Does transience make our experiences with comedy – indeed, with any art form – all the more poignant? Invariably yes: the ephemerality of a single, fleeting encounter, unrecorded by anything other than our memory and the subjective memories of those around us gilds it with a misted reminiscence that the crispness of digital often robs. Still, it's a poignancy that's limited to the few people present in that moment. Lee is, as I've said before, a gifted storyteller: his act is as different from the gatling gun style of many one-liner comics as you could imagine. He's lucky that he can recount, say, his Taos Pueblo visit in a way that engages an audience.
Not everyone has that skill, or a BBC platform to exercise it on. Lee bemoans the "chopped up, miniaturised, de-contextualised" world of Twitter comedy, where spiky barbs fit premise, punchline and entire purpose into a 140 character shot. He takes pride in the fact that his material is so complex, so lengthy and deeply interwoven, that it is entirely incompatible with even the 30 second trailers the BBC wanted to create to promote his series. Brilliant, but the assumption that digital means instant means throwaway means bad is a myopic route to follow. Good comedy – whether a titter-prompting tweet, a three minute YouTube clip or a 90 minute stage show ruminating on four or five themes – isn't the medium but the message.

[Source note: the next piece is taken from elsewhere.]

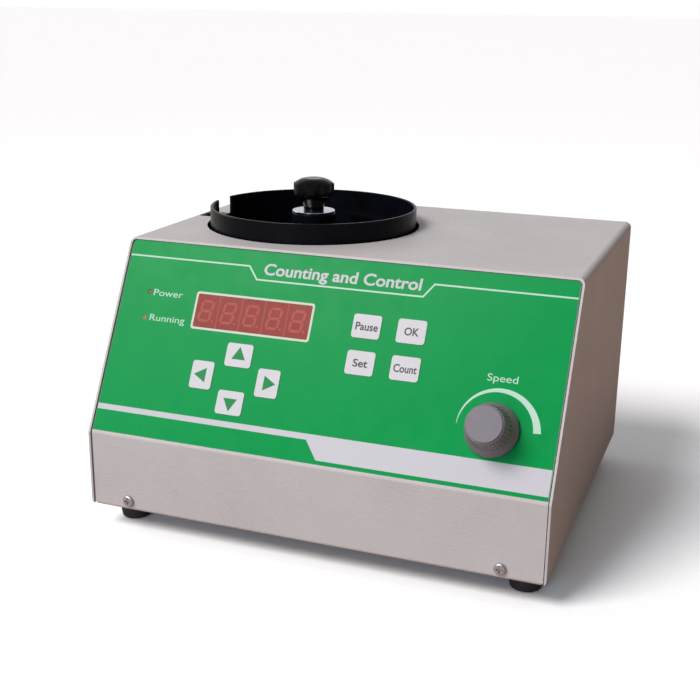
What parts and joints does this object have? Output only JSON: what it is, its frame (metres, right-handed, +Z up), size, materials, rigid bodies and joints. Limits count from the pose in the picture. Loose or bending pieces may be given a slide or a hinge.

Digital has brought democratization of the medium. That's not to say the message is any better – unfunny people are still unfunny, just like giving bigots a website only makes them louder bigots than when they had a photocopied newsletter – but the barriers to entry are far lower. With VHS and DVDs I could experience the classic British comedies that shaped my family's shared sense of humor, despite being born a decade or more too late to watch them at their first broadcast. With YouTube I can share those clips, and newer ones, and – perhaps the most important change of all – my own reactions to them, without needing the Life & Arts section of a newspaper to give me a platform. Twitter might not make me funny, or creative, but it gives funny, creative people a way of reaching an audience with an immediacy, a measure of shared-experience, unseen before.
There's a flush of self-contentment, nearing pride, when you know you've encountered something few others will ever get to experience. In many ways we guard our experiences jealously, build our stories and our anecdotes – the things that, in many cases, make us memorable – around them. Digital, Lee seems to feel, is a soulless duplicator: the lowest common denominator of packaging. Digital, to me, is a bigger audience, a lower cost of entry, a smaller hurdle to people taking a chance on your content and sharing it if they like it – or, indeed, slating it if they don't.
Blame digital for a lot of things. Blame it for not enough signal and too much noise. Blame it for SEO, and Rebecca Black, and less-than-zero attention span. Blame it for self-obsession and the ubiquity of self-promotion. Blame it for a sea of pink hyperlinks that let me tell you that this series and this book, separated by almost four centuries, shaped my love of language and comedy in a way years of English lessons couldn't manage.
Lee's suggestion that the halcyon days of the artist were "managing the meeting of form and content" misses that it still holds true today. What's changed is the array of forms on offer, and the number of people now liberated to voice their own content. Some of them are funny, some of them are not, and many of them you won't agree with, won't like or just won't even see. I'd like to think my life is richer for those I do.